(DIRECTIONS): Everything from the line containing "from mathutils import Matrix, Vector" down to the line containing "in imported if" is to be returned exactly; include both boundary lines and leave out all others.

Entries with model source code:
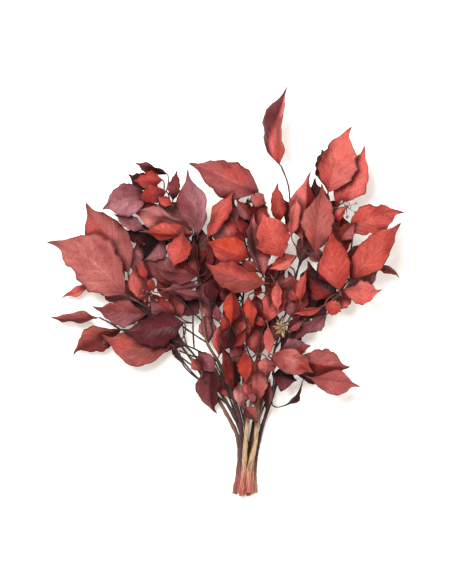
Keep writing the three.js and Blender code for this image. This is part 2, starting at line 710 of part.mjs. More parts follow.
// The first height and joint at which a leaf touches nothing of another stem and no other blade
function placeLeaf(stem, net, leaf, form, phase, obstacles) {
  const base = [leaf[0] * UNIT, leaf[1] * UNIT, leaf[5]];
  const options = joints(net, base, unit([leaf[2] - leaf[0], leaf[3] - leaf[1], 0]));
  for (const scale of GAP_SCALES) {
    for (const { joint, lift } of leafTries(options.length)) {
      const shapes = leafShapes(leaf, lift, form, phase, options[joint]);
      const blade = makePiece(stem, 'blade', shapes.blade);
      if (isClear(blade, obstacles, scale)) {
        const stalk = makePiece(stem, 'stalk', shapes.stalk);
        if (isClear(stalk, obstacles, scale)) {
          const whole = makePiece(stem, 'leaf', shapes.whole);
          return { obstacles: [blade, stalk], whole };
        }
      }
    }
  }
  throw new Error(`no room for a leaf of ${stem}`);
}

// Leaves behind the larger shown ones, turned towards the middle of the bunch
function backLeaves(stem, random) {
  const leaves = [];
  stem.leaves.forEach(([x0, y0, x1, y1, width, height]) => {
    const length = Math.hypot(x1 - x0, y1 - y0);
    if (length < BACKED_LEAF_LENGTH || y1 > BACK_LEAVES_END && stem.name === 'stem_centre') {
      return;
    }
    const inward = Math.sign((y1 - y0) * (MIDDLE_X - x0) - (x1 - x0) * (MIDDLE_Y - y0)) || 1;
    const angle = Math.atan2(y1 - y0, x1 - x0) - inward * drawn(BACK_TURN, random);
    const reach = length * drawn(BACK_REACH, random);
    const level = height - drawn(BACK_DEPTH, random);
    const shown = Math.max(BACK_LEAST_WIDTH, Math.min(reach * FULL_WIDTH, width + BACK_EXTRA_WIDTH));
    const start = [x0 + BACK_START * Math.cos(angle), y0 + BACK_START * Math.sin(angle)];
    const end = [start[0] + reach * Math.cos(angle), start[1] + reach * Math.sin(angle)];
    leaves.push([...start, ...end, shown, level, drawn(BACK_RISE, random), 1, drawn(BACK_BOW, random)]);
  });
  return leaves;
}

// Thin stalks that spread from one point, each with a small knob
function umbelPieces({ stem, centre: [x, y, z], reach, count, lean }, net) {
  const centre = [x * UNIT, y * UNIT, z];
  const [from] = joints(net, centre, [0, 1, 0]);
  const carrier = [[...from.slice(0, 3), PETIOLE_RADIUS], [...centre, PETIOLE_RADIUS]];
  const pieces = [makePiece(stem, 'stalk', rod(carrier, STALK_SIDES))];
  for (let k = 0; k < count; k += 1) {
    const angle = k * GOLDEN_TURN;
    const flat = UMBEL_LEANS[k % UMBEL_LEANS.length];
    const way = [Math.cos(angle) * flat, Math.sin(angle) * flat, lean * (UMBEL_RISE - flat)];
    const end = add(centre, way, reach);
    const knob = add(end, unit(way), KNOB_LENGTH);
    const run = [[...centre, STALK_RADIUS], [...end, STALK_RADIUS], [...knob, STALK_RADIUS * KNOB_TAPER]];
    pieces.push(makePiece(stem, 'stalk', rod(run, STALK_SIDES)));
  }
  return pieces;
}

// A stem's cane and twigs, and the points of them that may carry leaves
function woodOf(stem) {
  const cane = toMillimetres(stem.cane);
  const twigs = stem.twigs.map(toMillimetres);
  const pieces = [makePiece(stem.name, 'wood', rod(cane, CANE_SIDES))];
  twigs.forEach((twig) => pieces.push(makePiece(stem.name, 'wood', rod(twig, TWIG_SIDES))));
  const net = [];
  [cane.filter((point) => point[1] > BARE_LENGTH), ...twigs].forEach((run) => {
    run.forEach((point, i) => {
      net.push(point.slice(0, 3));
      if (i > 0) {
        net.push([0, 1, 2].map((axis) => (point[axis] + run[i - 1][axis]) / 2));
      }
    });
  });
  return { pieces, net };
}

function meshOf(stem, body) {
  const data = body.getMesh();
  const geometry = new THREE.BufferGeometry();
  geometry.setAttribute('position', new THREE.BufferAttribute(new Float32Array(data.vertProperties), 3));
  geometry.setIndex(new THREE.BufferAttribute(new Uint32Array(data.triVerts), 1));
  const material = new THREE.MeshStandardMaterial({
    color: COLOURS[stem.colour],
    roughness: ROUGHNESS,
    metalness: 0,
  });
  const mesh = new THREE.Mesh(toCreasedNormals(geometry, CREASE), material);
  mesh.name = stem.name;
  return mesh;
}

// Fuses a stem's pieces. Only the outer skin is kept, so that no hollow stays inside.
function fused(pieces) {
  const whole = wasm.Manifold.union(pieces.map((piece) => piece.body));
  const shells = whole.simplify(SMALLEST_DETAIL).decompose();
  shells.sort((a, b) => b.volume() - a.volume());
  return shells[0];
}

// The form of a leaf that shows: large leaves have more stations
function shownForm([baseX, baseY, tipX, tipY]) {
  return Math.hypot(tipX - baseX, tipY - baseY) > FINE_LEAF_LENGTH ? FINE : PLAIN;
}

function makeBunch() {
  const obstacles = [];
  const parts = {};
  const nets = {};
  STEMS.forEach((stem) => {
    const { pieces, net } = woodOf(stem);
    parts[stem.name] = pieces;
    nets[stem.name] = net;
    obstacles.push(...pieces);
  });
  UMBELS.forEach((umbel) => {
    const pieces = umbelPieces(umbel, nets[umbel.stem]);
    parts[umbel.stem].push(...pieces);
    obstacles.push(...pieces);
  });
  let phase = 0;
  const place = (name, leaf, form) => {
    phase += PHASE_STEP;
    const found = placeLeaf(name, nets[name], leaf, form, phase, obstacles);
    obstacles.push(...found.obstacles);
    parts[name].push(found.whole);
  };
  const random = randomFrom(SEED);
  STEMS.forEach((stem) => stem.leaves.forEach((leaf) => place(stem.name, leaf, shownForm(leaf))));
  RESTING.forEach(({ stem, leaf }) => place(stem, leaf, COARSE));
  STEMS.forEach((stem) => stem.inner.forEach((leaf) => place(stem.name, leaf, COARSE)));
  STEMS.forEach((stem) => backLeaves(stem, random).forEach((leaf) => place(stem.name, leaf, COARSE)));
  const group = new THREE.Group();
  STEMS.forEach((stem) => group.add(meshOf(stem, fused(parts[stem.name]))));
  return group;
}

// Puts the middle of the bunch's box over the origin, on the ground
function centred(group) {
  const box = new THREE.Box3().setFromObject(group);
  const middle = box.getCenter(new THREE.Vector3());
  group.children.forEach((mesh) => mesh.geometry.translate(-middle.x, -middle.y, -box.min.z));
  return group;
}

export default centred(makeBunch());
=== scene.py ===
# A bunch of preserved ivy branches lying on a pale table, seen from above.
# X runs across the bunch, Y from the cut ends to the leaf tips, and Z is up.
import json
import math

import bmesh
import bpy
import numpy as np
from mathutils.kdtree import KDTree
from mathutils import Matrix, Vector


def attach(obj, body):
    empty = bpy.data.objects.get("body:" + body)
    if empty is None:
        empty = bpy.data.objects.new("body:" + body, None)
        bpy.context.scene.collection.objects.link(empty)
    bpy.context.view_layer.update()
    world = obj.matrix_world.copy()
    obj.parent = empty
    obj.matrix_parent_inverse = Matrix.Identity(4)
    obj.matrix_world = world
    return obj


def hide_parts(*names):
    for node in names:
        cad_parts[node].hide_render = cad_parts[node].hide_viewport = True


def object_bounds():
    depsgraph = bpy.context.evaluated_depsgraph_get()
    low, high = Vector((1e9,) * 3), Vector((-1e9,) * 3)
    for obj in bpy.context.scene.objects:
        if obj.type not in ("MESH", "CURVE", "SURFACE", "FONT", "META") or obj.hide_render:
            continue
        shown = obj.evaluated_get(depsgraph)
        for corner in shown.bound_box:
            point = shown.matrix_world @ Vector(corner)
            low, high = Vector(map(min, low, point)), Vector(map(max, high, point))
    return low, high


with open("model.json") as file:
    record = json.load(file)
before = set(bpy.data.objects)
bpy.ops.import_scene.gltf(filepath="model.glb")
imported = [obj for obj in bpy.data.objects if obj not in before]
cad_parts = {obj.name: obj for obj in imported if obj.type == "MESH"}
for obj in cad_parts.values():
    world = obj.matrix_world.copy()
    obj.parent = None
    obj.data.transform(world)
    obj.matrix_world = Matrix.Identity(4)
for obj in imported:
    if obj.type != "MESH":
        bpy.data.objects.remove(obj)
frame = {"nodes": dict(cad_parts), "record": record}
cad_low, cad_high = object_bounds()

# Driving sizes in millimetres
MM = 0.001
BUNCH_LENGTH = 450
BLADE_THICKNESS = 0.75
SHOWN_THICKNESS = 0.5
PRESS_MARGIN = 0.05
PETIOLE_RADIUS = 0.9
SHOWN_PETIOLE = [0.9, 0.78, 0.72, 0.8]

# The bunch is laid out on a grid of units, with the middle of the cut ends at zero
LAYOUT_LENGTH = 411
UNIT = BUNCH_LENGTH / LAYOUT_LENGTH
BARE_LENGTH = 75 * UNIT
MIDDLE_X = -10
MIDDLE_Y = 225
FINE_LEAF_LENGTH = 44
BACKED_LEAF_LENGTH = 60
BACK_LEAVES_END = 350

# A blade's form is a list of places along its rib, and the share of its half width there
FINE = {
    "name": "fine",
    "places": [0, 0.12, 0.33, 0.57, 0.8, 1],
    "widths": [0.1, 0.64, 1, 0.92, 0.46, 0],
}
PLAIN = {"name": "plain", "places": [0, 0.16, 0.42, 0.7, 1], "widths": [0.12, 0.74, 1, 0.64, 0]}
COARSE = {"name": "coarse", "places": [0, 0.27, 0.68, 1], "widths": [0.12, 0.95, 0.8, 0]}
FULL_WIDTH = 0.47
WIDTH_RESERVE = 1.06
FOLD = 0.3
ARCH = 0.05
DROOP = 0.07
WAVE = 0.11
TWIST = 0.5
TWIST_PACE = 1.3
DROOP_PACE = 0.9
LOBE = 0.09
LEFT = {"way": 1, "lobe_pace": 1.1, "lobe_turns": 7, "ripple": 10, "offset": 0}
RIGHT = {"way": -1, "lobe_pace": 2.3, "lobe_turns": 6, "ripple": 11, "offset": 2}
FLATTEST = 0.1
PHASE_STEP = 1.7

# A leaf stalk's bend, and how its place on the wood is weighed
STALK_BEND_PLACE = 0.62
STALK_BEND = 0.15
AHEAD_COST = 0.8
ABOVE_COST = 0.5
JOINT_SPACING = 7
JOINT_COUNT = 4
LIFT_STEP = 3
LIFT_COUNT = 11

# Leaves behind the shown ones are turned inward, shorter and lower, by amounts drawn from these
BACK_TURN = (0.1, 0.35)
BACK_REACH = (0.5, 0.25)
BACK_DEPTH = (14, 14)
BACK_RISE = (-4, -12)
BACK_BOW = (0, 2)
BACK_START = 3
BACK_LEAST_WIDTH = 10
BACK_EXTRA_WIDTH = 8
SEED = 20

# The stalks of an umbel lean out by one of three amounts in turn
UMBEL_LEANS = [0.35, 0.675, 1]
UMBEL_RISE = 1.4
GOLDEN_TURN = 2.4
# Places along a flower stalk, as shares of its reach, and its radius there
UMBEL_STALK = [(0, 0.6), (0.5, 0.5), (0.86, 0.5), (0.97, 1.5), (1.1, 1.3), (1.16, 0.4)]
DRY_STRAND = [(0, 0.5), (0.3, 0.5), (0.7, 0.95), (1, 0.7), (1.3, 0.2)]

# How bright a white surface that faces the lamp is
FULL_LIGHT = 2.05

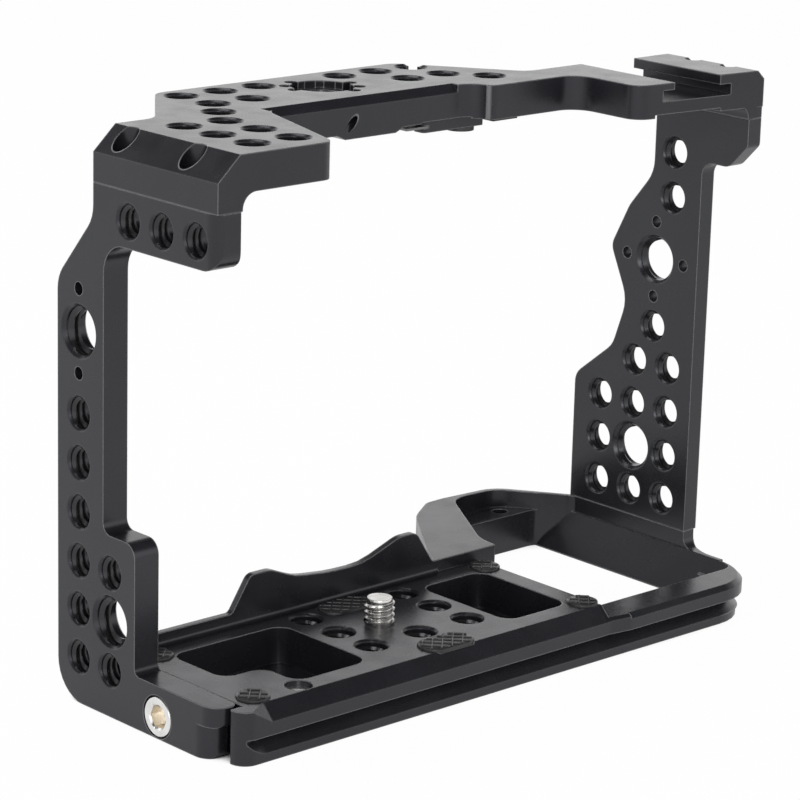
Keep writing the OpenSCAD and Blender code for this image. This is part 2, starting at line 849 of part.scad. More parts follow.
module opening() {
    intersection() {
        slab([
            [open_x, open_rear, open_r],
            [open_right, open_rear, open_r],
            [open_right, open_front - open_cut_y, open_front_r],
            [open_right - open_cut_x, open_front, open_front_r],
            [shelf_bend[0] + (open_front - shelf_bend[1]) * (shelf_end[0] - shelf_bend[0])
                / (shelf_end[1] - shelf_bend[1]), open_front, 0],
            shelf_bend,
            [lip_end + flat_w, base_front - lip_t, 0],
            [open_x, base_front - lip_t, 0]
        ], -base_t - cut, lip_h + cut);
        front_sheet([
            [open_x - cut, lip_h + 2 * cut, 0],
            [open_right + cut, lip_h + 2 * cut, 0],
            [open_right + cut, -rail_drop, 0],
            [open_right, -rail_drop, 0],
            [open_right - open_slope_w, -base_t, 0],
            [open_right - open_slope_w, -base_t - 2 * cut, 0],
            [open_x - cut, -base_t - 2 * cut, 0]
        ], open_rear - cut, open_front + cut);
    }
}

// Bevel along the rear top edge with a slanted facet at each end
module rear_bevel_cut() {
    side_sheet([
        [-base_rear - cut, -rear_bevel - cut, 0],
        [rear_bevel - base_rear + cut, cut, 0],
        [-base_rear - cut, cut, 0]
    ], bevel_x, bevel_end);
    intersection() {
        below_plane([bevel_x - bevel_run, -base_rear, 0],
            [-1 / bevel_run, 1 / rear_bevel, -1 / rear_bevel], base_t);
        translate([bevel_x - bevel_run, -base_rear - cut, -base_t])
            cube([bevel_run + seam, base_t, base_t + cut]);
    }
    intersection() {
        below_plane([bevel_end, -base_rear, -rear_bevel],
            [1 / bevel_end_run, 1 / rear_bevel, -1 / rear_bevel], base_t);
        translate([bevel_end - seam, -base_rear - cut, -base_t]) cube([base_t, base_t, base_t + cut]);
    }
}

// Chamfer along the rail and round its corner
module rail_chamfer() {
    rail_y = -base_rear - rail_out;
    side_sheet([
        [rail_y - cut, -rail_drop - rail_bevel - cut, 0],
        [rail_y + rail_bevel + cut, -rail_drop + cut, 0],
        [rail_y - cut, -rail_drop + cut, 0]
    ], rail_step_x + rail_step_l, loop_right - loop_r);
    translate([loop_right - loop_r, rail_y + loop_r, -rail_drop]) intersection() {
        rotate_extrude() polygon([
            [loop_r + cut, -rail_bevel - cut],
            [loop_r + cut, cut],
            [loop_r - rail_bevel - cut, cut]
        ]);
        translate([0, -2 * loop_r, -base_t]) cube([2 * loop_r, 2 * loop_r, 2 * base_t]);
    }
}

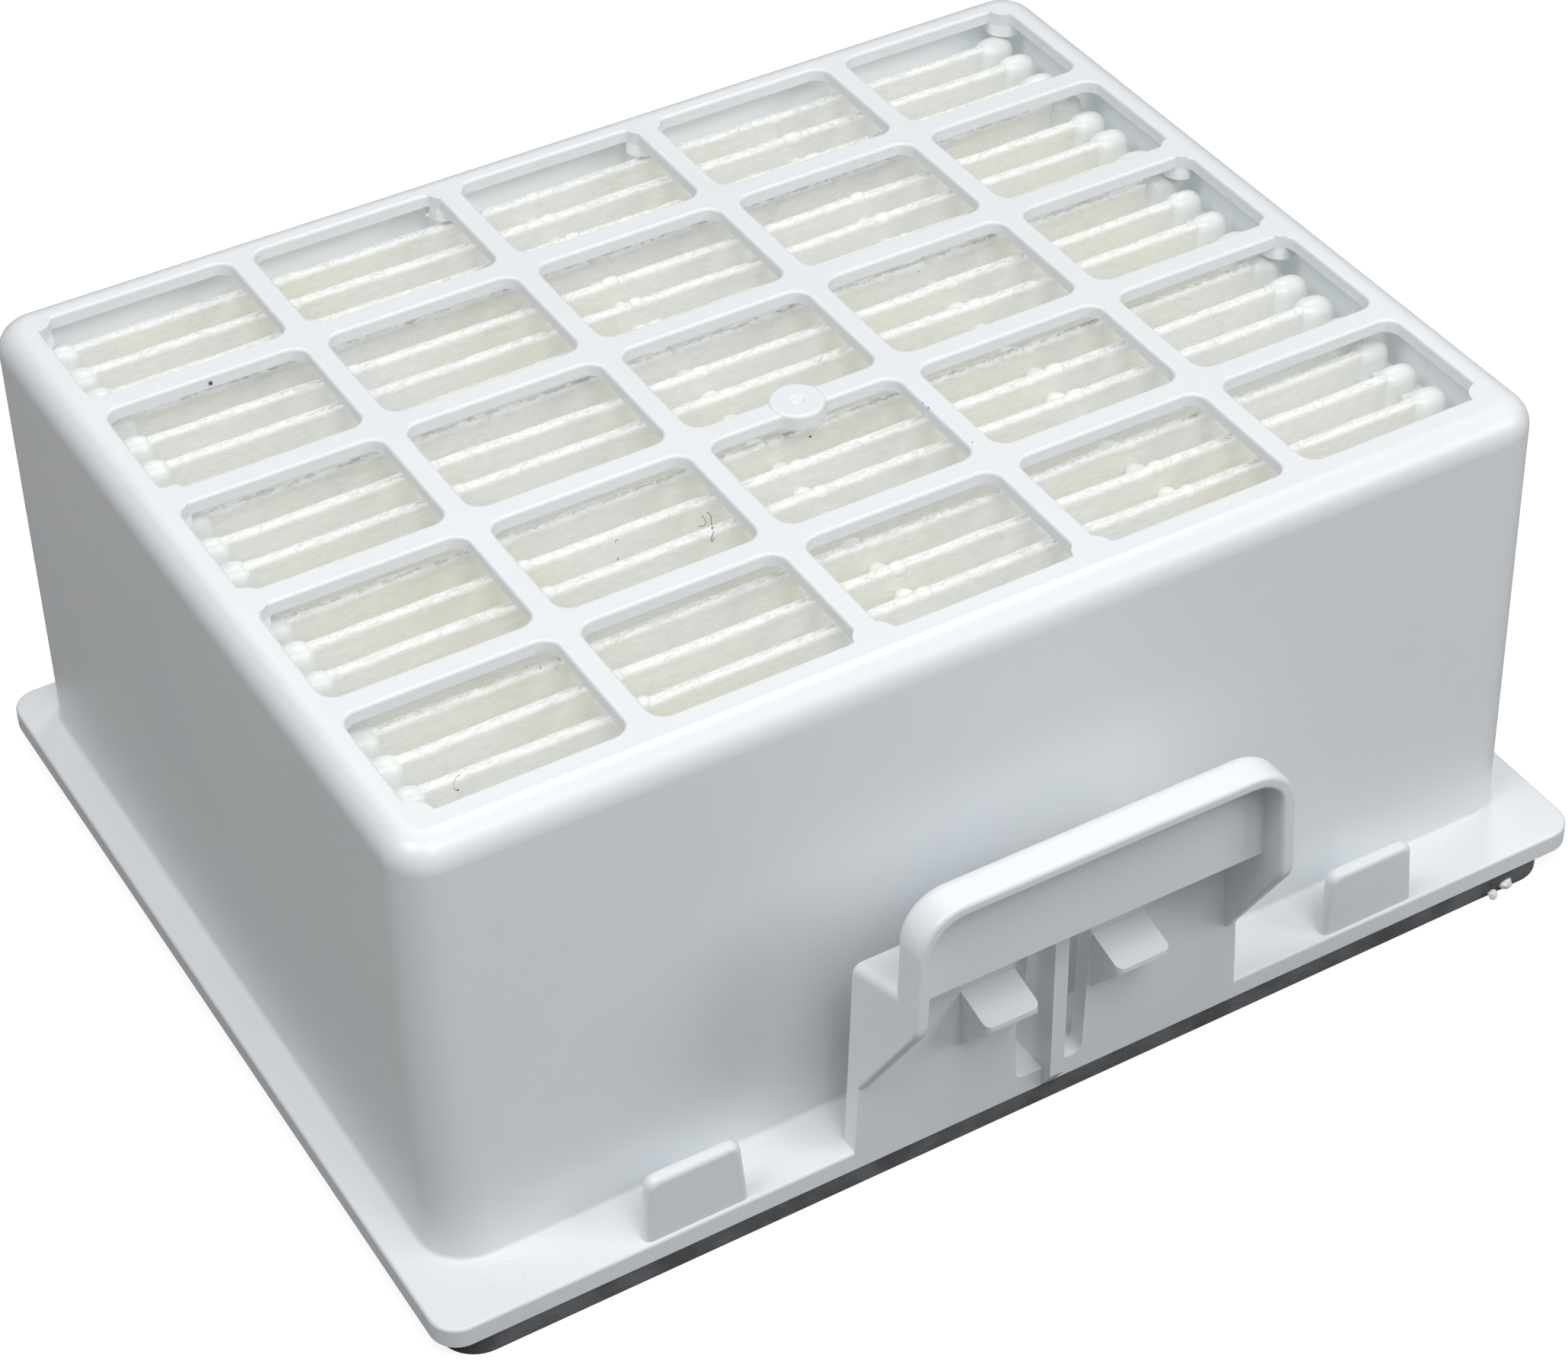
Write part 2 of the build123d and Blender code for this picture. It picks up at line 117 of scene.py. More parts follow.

(THE OUTPUT):
from mathutils import Matrix, Vector


def attach(obj, body):
    empty = bpy.data.objects.get("body:" + body)
    if empty is None:
        empty = bpy.data.objects.new("body:" + body, None)
        bpy.context.scene.collection.objects.link(empty)
    bpy.context.view_layer.update()
    world = obj.matrix_world.copy()
    obj.parent = empty
    obj.matrix_parent_inverse = Matrix.Identity(4)
    obj.matrix_world = world
    return obj


def hide_parts(*names):
    for node in names:
        cad_parts[node].hide_render = cad_parts[node].hide_viewport = True


def object_bounds():
    depsgraph = bpy.context.evaluated_depsgraph_get()
    low, high = Vector((1e9,) * 3), Vector((-1e9,) * 3)
    for obj in bpy.context.scene.objects:
        if obj.type not in ("MESH", "CURVE", "SURFACE", "FONT", "META") or obj.hide_render:
            continue
        shown = obj.evaluated_get(depsgraph)
        for corner in shown.bound_box:
            point = shown.matrix_world @ Vector(corner)
            low, high = Vector(map(min, low, point)), Vector(map(max, high, point))
    return low, high


with open("model.json") as file:
    record = json.load(file)
before = set(bpy.data.objects)
bpy.ops.import_scene.gltf(filepath="model.glb")
imported = [obj for obj in bpy.data.objects if obj not in before]
cad_parts = {obj.name: obj for obj in imported if obj.type == "MESH"}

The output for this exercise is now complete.